Le principe du moteur à réaction était connu de la plupart des grandes puissances bien avant le début de la seconde guerre mondiale. Mais seuls les ingénieurs et les techniciens allemands y croyaient véritablement et travaillaient d'arrache pied à son développement et à son utilisation pratique sur des appareils viables. Le résultat fut que l'Allemagne prit, en quelques années, une avance considérable dans ce domaine et que le régime nazi fut le premier à aligner des appareils à réaction sur le théâtre d'opération...
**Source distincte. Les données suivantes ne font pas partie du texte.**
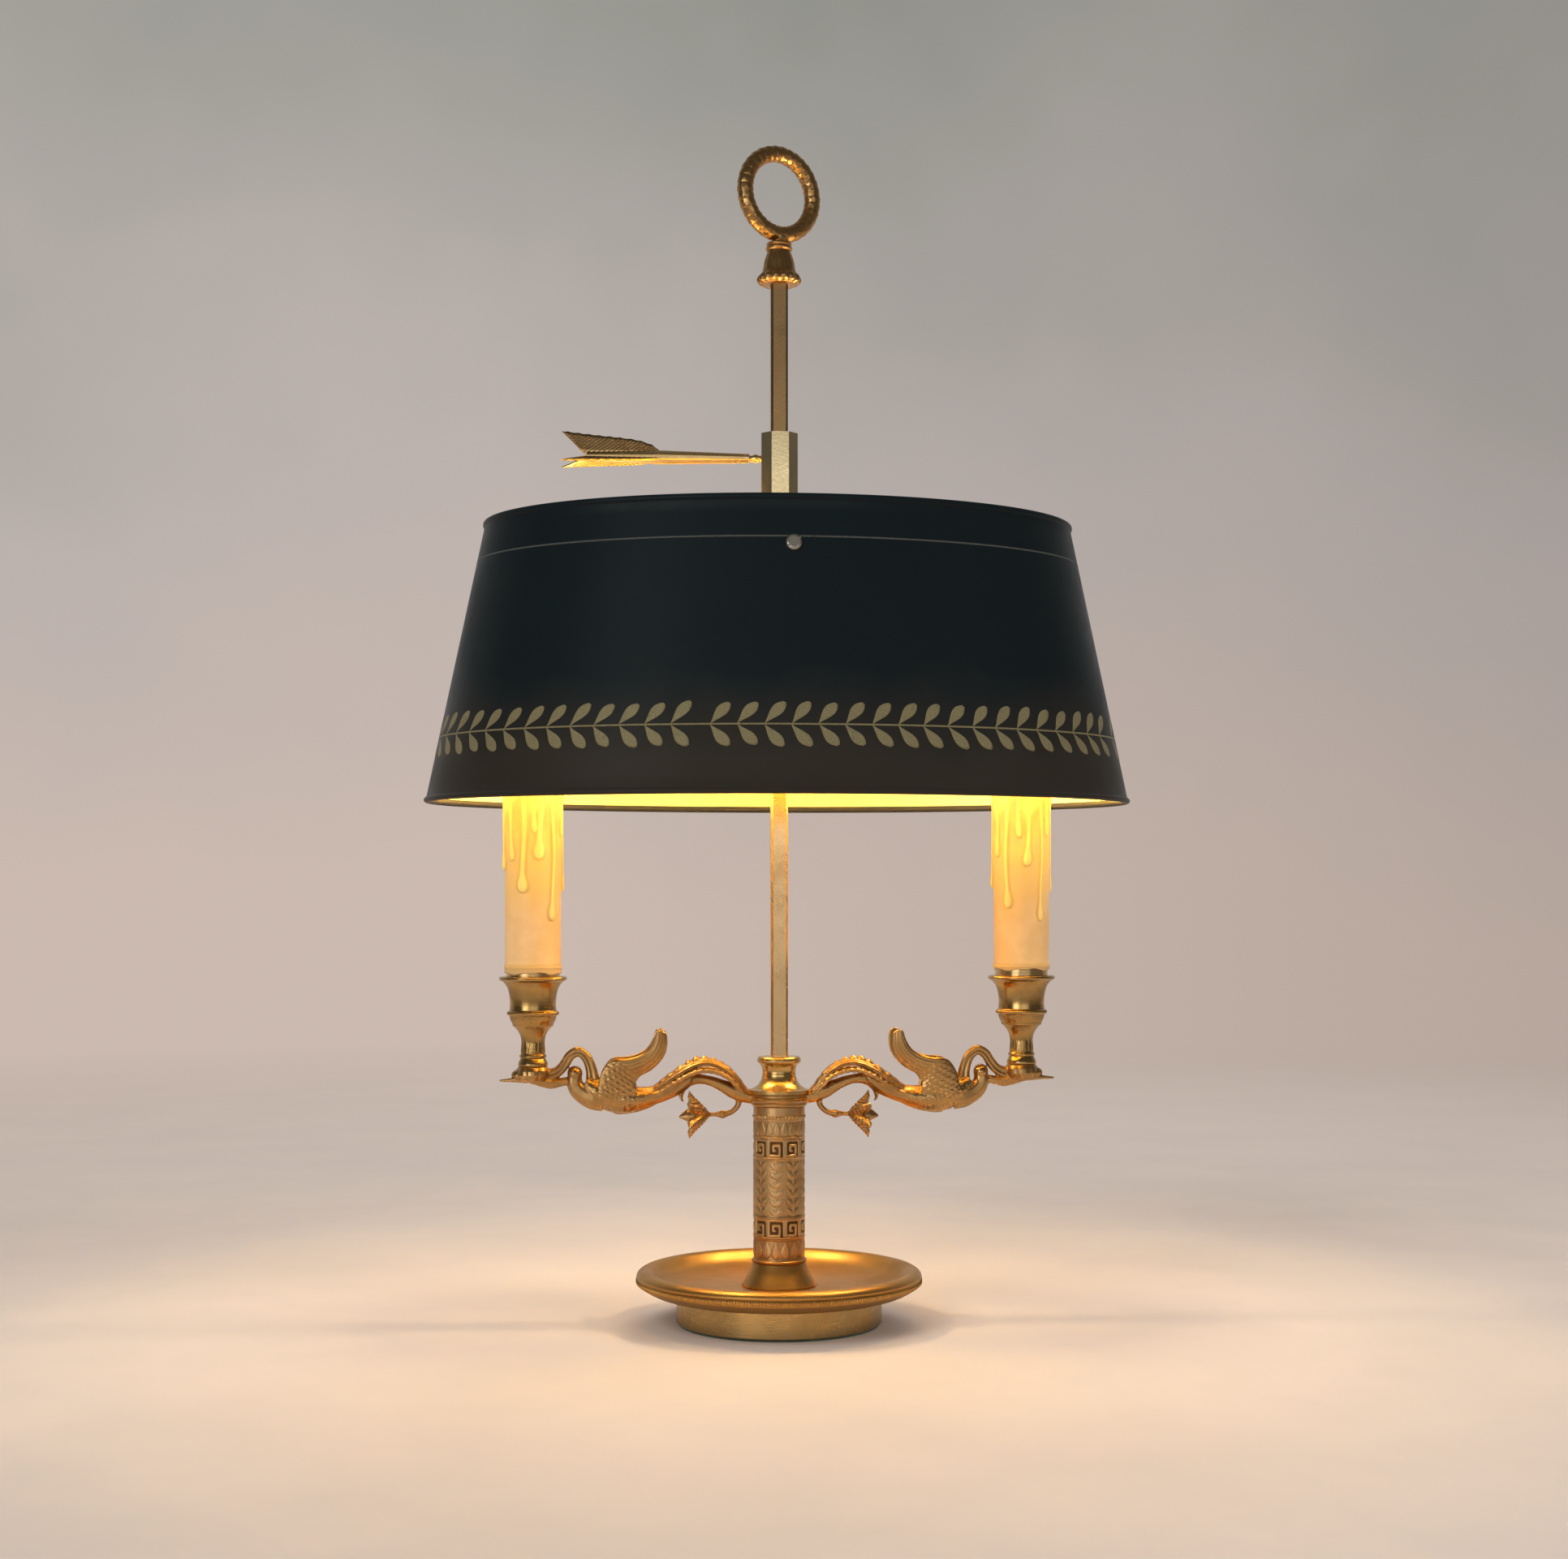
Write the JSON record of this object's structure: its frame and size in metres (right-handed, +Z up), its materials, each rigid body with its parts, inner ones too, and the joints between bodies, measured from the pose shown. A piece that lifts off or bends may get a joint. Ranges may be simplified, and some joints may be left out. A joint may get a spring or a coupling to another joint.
{
  "type": "bouillotte lamp",
  "caption": "Table lamp with candle-style sockets on swan arms and an oval metal shade that slides on a square bar and is clamped by an arrow-shaped key.",
  "frame": {"origin": "centre of the felt under the foot, on the table", "axes": "+Z up the bar, X along the two arms with the arrow key towards -X, front of the lamp towards -Y"},
  "size_m": [0.3538, 0.2298, 0.5912],
  "materials": {
    "felt": "dark green felt",
    "brass_foot": "polished, slightly dark",
    "brass_satin": "satin turned",
    "brass_cast": "cast and chased, patinated",
    "brass_polished": "polished",
    "brass_bar": "drawn bar, lightly worn",
    "steel": "plated",
    "bush": "moulded",
    "candle": "ivory wax look",
    "holder": "moulded",
    "bulb_cap": "rolled thread",
    "bulb_glass": "frosted, lit",
    "painted_tin": "dark green enamel, cream inside",
    "screw_nickel": "dull nickel"
  },
  "bodies": {
    "lamp": {"arm_hub": "brass_cast", "base_nut": "steel", "base_plate": "steel", "base_washer": "steel", "bulb_cap_left": "bulb_cap", "bulb_cap_right": "bulb_cap", "bulb_glass_left": "bulb_glass", "bulb_glass_right": "bulb_glass", "cable_bush": "bush", "candle_cup_left": "brass_polished", "candle_cup_right": "brass_polished", "candle_sleeve_left": "candle", "candle_sleeve_right": "candle", "column": "brass_cast", "column_cap": "brass_polished", "column_foot": "brass_cast", "cup_nipple_left": "steel", "cup_nipple_right": "steel", "drip_pan": "brass_satin", "felt_pad": "felt", "finial": "brass_cast", "foot_ring": "brass_foot", "lamp_holder_left": "holder", "lamp_holder_right": "holder", "ring_handle": "brass_cast", "sleeve_seat_left": "brass_polished", "sleeve_seat_right": "brass_polished", "square_bar": "brass_bar", "swan_arm_left": "brass_cast", "swan_arm_right": "brass_cast", "tie_rod": "steel"},
    "shade_carriage": {"shade_collar": "brass_polished", "shade_spider": "brass_bar", "shade_shell": "painted_tin", "shade_screws": "screw_nickel"},
    "pad": {"clamp_pad": "brass_bar"},
    "key": {"arrow_key": "brass_polished"}
  },
  "joints": [
    {"name": "shade_slide", "type": "slide", "parent": "lamp", "child": "shade_carriage", "axis": [0, 0, 1], "range_m": [-0.08, 0.074]},
    {"name": "key_feed", "type": "slide", "parent": "shade_carriage", "child": "pad", "axis": [1, 0, 0], "range_m": [-0.00075, 0]},
    {"name": "key_turn", "type": "hinge", "parent": "pad", "child": "key", "pos_m": [-0.06, 0, 0.434], "axis": [1, 0, 0], "range_deg": [-270, 0]}
  ],
  "couplings": [
    {"joint": "key_turn", "follows": "key_feed", "rad_per_m": 6283.2}
  ]
}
Le plus connu est évidemment le Messerschmitt Me-262 qui aurait pu changer le cours de la guerre et de l'histoire si Hitler n'avait pas retardé de deux ans son développement sous prétexte d'en faire un bombardier tactique. Mais il ne fut de loin pas le seul ! Les projets foisonnaient parmi les firmes allemandes et il faut bien avouer que les concepts élaborés par les ingénieurs en aéronautiques allemands étaient plus révolutionnaires les uns que les autres, notamment en matière d'aérodynamisme. Parmi ces projets figuraient des chasseurs et des bombardiers en forme d'ailes volantes, sans empennage ni dérive (dont les formes rappellent étrangement celles du B-2 actuel !), des bombardiers tactiques et des bombardiers en piqués à réaction, des chasseurs à voilure delta ou présentant des ailes en flèche à forte incidence, des intercepteurs aux formes étonnement futuristes et même un engin à réaction à décollage vertical et un chasseur utilisant le principe de la poussée vectorielle. Il existait également des projets de développement de bombardiers stratégiques à long rayon d'action, capables de frapper la côte est des Etats-Unis et, qui sait, d'emporter une éventuelle bombe atomique…
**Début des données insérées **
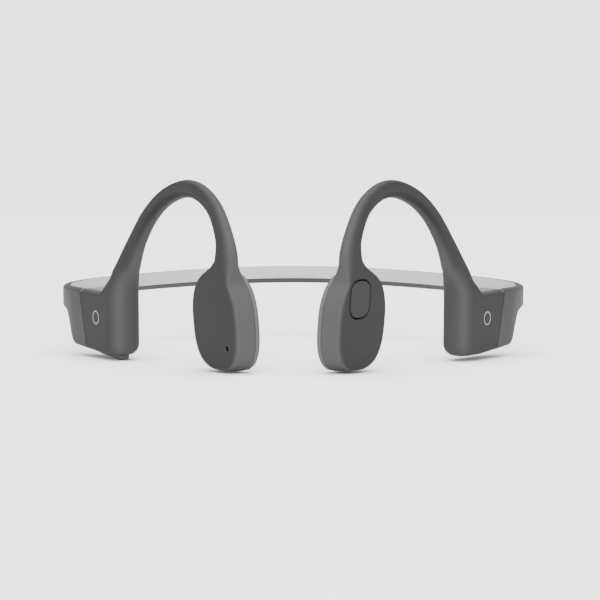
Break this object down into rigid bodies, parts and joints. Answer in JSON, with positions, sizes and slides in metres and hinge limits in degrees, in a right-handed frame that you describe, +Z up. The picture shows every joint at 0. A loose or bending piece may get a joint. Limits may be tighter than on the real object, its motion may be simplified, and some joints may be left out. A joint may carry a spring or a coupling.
{
  "type": "bone conduction headphones",
  "caption": "Open-ear bone conduction headphones: over-ear hooks carry vibrating pods in front of the ears, joined by an elastic band behind the neck.",
  "frame": {"origin": "centre of the bounding box in plan, on the surface the headset stands on", "axes": "+X towards the wearer's left, -Y to the front where the pods are, +Z up; the band's outline lies nearly level"},
  "size_m": [0.135, 0.1354, 0.049],
  "materials": {
    "dark_silicone": "soft matte skin",
    "light_silicone": "soft satin skin",
    "dark_plastic": "satin",
    "black_plastic": "satin",
    "steel": "pressed",
    "magnet": "nickel plated",
    "copper": "enamelled copper",
    "gold": "gold plated",
    "titanium": "drawn titanium wire",
    "circuit_board": "solder mask",
    "battery_foil": "foil pouch",
    "light_guide": "clear"
  },
  "bodies": {
    "right_half": {"right_pod_shell": "dark_silicone", "right_pod_pad": "light_silicone", "right_transducer_yoke": "steel", "right_transducer_magnet": "magnet", "right_voice_coil": "copper", "right_transducer_spring": "steel", "right_ear_hook": "dark_silicone", "right_hook_wire": "copper", "right_housing_shell": "dark_silicone", "right_housing_cover": "light_silicone", "right_neckband_end": "light_silicone", "right_neckband_sleeve": "light_silicone", "microphone": "steel", "main_circuit_board": "circuit_board", "bluetooth_module": "steel", "charging_port": "black_plastic", "charging_contact_1": "gold", "charging_contact_2": "gold", "charging_magnet_1": "magnet", "charging_magnet_2": "magnet", "status_light": "light_guide", "volume_button_bezel": "dark_plastic", "volume_up_switch": "black_plastic", "volume_down_switch": "black_plastic", "neckband_spring_wire": "titanium", "neckband_cable": "copper"},
    "left_half": {"left_pod_shell": "dark_silicone", "left_pod_pad": "light_silicone", "left_transducer_yoke": "steel", "left_transducer_magnet": "magnet", "left_voice_coil": "copper", "left_transducer_spring": "steel", "left_ear_hook": "dark_silicone", "left_hook_wire": "copper", "left_housing_shell": "dark_silicone", "left_housing_cover": "light_silicone", "left_neckband_end": "light_silicone", "left_neckband_sleeve": "light_silicone", "multifunction_switch": "black_plastic", "battery_cell": "battery_foil", "battery_protection_board": "circuit_board"},
    "multifunction_button": {"multifunction_button": "dark_silicone"},
    "volume_up_button": {"volume_up_button": "dark_plastic"},
    "volume_down_button": {"volume_down_button": "dark_plastic"}
  },
  "joints": [
    {"name": "neckband_flex", "type": "hinge", "parent": "right_half", "child": "left_half", "pos_m": [0, 0.06756, 0.01995], "axis": [0, -0.0495, 0.9988], "range_deg": [0, 50], "stiffness_Nm_per_rad": 0.12, "deforming": ["neckband_spring_wire", "neckband_cable"]},
    {"name": "multifunction_press", "type": "slide", "parent": "left_half", "child": "multifunction_button", "axis": [-0.7314, 0.6812, 0.0338], "range_m": [0, 0.0003], "stiffness_N_per_m": 1000},
    {"name": "volume_up_press", "type": "slide", "parent": "right_half", "child": "volume_up_button", "axis": [0, -0.0495, 0.9988], "range_m": [0, 0.0003], "stiffness_N_per_m": 1000},
    {"name": "volume_down_press", "type": "slide", "parent": "right_half", "child": "volume_down_button", "axis": [0, -0.0495, 0.9988], "range_m": [0, 0.0003], "stiffness_N_per_m": 1000}
  ]
}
Certaines des formules adoptées étaient si en avance sur leur temps qu'elle provoquèrent la stupeur des spécialistes alliés lorsqu'ils en eurent connaissance postérieurement. Après l'occupation de l'Allemagne, en 1945, les missions scientifiques dépêchées sur place par les Alliés purent constater que ces avions ne constituaient qu'une première génération d'appareils révolutionnaires et que des projets encore plus ambitieux étaient en cours de développement ou d'étude lorsque Hitler se suicida, le 29 avril 1945. Par les recherches menées dans les bureaux d'études, ils s'aperçurent, avec une frayeur rétrospective, que les Allemands possédaient une avance extraordinaire dans le domaine de la recherche aéronautique fondamentale et que certaines créations en étaient déjà au niveau du prototype ou des essais en avril 1945.
Visiblement, au moment de sa chute, le Reich était à deux doigts de se doter d'une véritable flotte d'avions à réaction, sans parler de l'armada de fusées et de missiles qui, leur développement achevé, étaient sur le point d'atteindre le niveau opérationnel. Si tous ces engins avaient pu être produits en grand nombre et engagés massivement sur une grande échelle, les armées alliées se seraient retrouvés dans une situation fort embarrassante... Ces créations aux performances étonnantes et aux concepts révolutionnaires auraient en effet permis à l'Allemagne non seulement de reconquérir la maîtrise du ciel, mais également d'interdire le survol de l'espace aérien allemand et de frapper les Alliés jusque sur leurs propres territoires, y compris au-delà de l'Atlantique et de l'Oural ! On n'ose alors imaginer quel sort aurait été réservé à l'Europe et au monde…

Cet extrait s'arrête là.